Her idea is to give voters the right to allocate public funds to local needs that they know best and care about: parks, safe streets, litter, traffic, infrastructure. (Thanks to Ted Howard for alerting me to this story — and do check out Ted’s excellent website, Community-Wealth.org.) The idea of budgeting by direct plebisite will soon be tested in pilot projects in ten communities in England. The council of Sunderland, for example, will set aside 23 million pounds of its budget over the next two years for citizens to decide how to spend the money. Voters will have choices over major civic spending, not just small, discretionary projects.
The idea of direct-democracy budgeting got its start in Porto Allegre, Brazil, in 1989, and has spread to many cities throughout the region. Could it take root in the U.K.? Blears told the Guardian: “I think voting every four years and basically handing over responsibility and power to other people and then doing nothing again for four years, I think our democracy is not like that any more.”

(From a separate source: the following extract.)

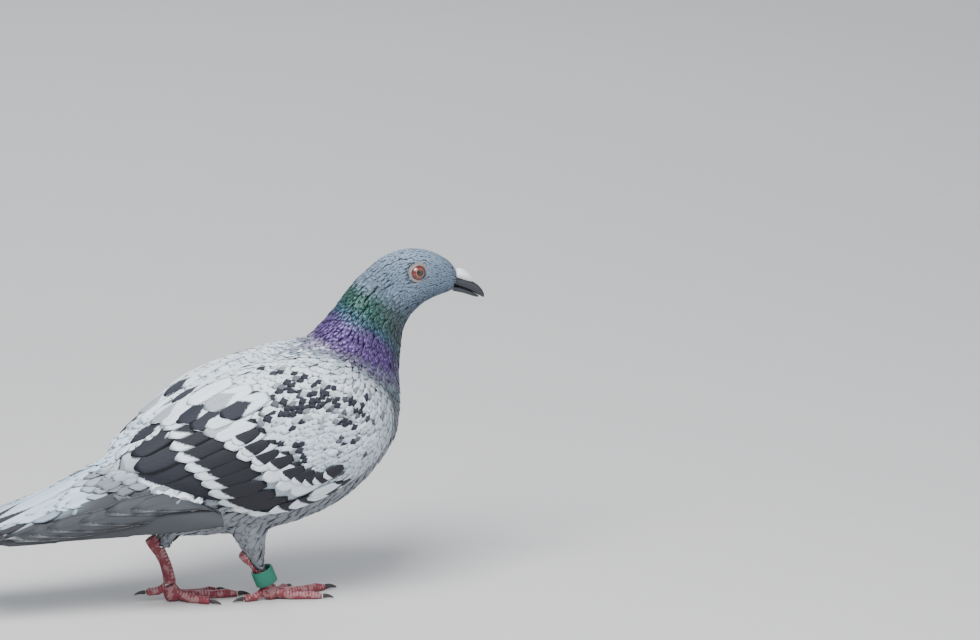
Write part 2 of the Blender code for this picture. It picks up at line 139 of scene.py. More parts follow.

She added: “My overriding belief is that people are capable of making quite complex, difficult decisions, setting priorities, doing tradeoffs if they are given the opportunity to do it. I have never believed in a paternalistic society that tells people what is good for them. We are now at a tipping point where there is a political will right across government to devolve power.”
A hearty salute to a great experiment. It could have far-reaching consequences.